Later this year, Cumberbatch will reteam with Freeman in New Zealand on the set of “The Hobbit: There and Back Again,” the concluding half of Peter Jackson’s two-film adaptation of the Tolkien fantasy classic. It may be a bit tricky to recognize Holmes in this disguise, though; he will be voicing the Necromancer of Dol Guldur and then doing the voice and motion-capture performance for Smaug the Golden, the great dragon who serves the story as both its Darth Vader and its Death Star.
Cumberbatch is also at work on a project that could transform his career with warp-speed whiplash — he’s playing the villain in the new “Star Trek” feature film, adding his name to a considerable list of British actors that includes Tom Hardy and Malcolm McDowell.
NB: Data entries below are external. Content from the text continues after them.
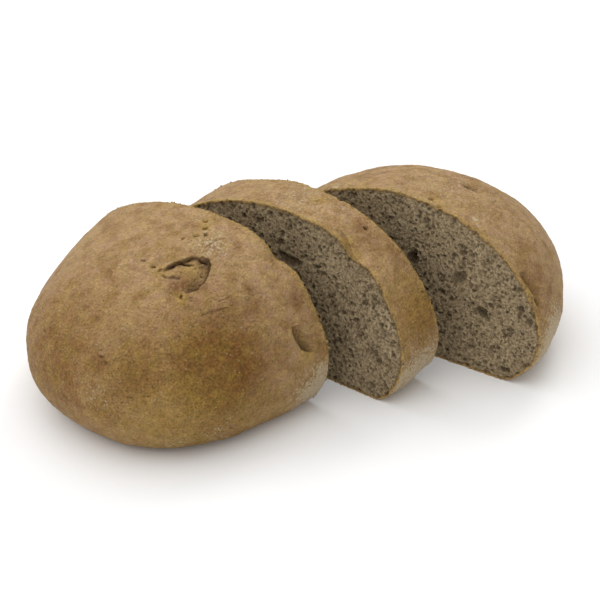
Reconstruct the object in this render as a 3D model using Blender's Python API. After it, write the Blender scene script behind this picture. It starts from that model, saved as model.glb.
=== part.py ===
"""Mixed rye bread: one round-topped loaf, cut twice, its two heels and the slice between them drawn apart.

Metres, +Z up. X runs along the loaf, from the left heel to the right one, and the cut faces look along X.
The origin is on the surface that the bread stands on, under the middle of the three pieces together.
The loaf's own frame, in which its shape is given, has the loaf's highest point over its origin.
"""

import math

import bmesh
import bpy
import numpy as np
from mathutils import Matrix, Vector, noise

# The whole loaf before it was cut
LEFT_LENGTH = 0.1120
RIGHT_LENGTH = 0.0833
HALF_WIDTH = 0.0720
HEIGHT = 0.0813
WIDEST_HEIGHT = 0.0249
UNDERSIDE_SHARE = 0.878
FOOT_ROUNDING = 0.0057
PLAN_POWER = 2.22
DOME_POWER = 2.085
SIDE_POWER = 1.80

# The two cuts across the loaf, and the two pieces drawn forward from the left heel, and turned a little
FIRST_CUT = -0.0256
SECOND_CUT = -0.0008
SLICE_PULL = (0.0203, -0.0272)
SLICE_TURN = math.radians(-1.84)
RIGHT_HEEL_PULL = (0.0383, -0.0664)
RIGHT_HEEL_TURN = math.radians(1.86)

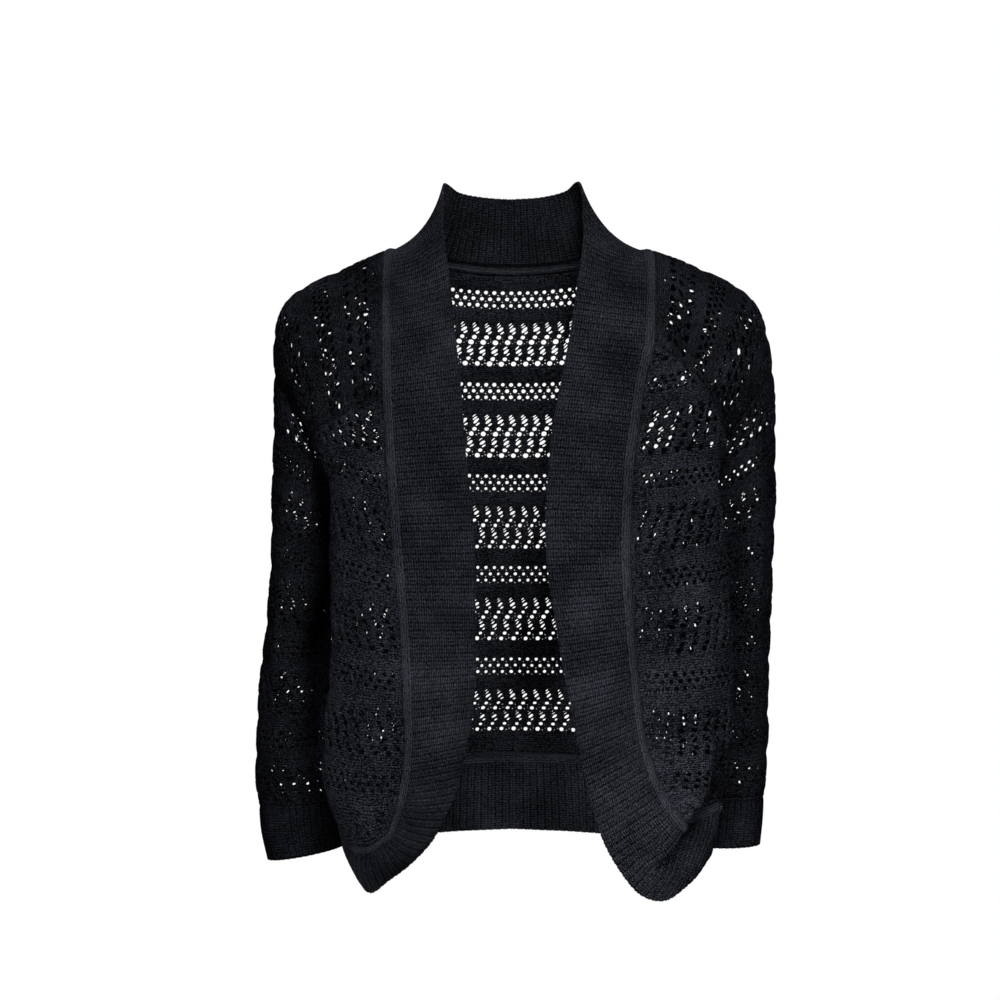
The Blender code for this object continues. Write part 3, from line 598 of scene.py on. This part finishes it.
def hole_list(cloth, phase, stretch, openness, dice):
    """All holes of a panel: centre, half length, half width, lean and corners, row by row."""
    end = cloth.down[-1]
    low = cloth.across[:, 0].min()
    high = cloth.across[:, -1].max()
    rows = []
    for turn in range(-2, int(end / REPEAT) + 3):
        base = phase + turn * REPEAT
        for downs, pitch, unit in ((FAN_ROWS, FAN_PITCH, FAN), (EYELET_ROWS, EYELET_PITCH, EYELET)):
            rows += [(base + down, pitch * stretch, 0.5 * n, unit) for n, down in enumerate(downs)]
    found = [(((number + offset) * pitch + across * stretch, middle + down), shape)
             for middle, pitch, offset, unit in rows if -UNIT_REACH < middle < end + UNIT_REACH
             for number in range(int(low / pitch) - 2, int(high / pitch) + 3)
             for across, down, *shape in unit]
    flat = np.array([place for place, _ in found]) + dice.normal(0.0, HOLE_DRIFT, (len(found), 2))
    left, right = cloth.sides(flat[:, 1])
    clear = np.minimum(np.minimum(flat[:, 0] - left, right - flat[:, 0]),
                       np.minimum(flat[:, 1], end - flat[:, 1]))
    points = cloth.place(flat)
    slack = np.clip((SLACK_FROM - points[:, 2]) / (SLACK_FROM - SLACK_TO), 0.0, 1.0)
    clear[strained(points)] = 0.0
    size = 0.5 * dice.uniform(*HOLE_SIZES, len(found)) * np.interp(slack, (0.0, 1.0), openness)
    turned = dice.normal(0.0, HOLE_TURN, len(found))
    holes = []
    for (_, shape), (u, v), room, half, twist in zip(found, flat, clear, size, turned):
        length, width, lean, corners = shape
        if room > half * max(length * stretch, width) + EDGE_MARGIN:
            holes.append((u, v, half * length * stretch, half * width,
                          math.radians(lean + twist), corners))
    return apart(holes)


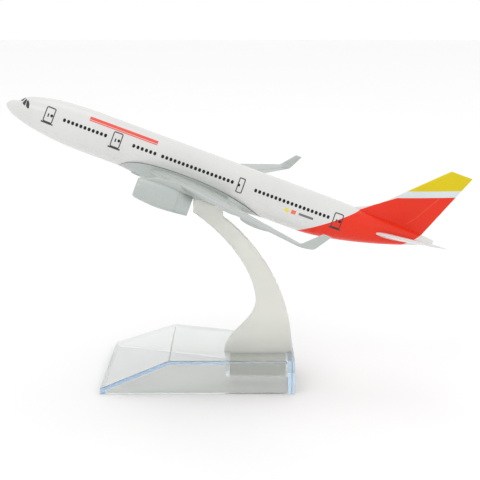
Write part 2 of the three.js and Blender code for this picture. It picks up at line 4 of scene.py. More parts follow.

The notoriously secretive director J.J. Abrams is keeping the film beneath a cloaking device, but the Internet is certain that Cumberbatch’s role is the tyrannical Khan — Ricardo Montalban’s famed role on 1960s TV and the 1982 feature film “The Wrath of Khan” — but Cumberbatch flinched at the topic, as if he isn’t allowed to hear the question, much less utter an answer.
Cumberbatch won the role based on an audition video that was shot and sent with an iPhone. According to Bryan Burk, Abrams’ producing partner on “Trek” as well as “Lost,” it was all about the scale of the talent, not the size of the screen.
“Benedict has an incredible presence and brooding intensity,” Burk said last week. “To say he’s a welcome addition to the ‘Star Trek’ cast is an understatement; he’s an actor that truly captivates his audience.”
Time will tell if Cumberbatch cracks the mystery of true Hollywood stardom. He’s gotten used to the uncomfortable attentions of a personal trainer and a nutritionist that helped him add the sinew necessary for Starfleet duty. His face grew dark, though, while talking about gossip pages back home that have portrayed him as a posh sellout living in the decadent sunshine and pounced on the end of a decade-long relationship with a college girlfriend.
Looking ahead, he said his goal is to steer away from typecasting and repeating himself (“I want to be able to play trailer-bound fatties in a Judd Apatow comedy”) and keep a balance in his own life and clear recollections of his path and past. He flipped up the locks of hair on his forehead where the skin is mottled in patches — a remnant of his days as a laboratory creation in “Frankenstein” and the makeup process that burned and ripped at his skin.
“I have actual acting scars,” he said. “That’s what they are ... and the sunshine here just makes it worse if I’m not careful.”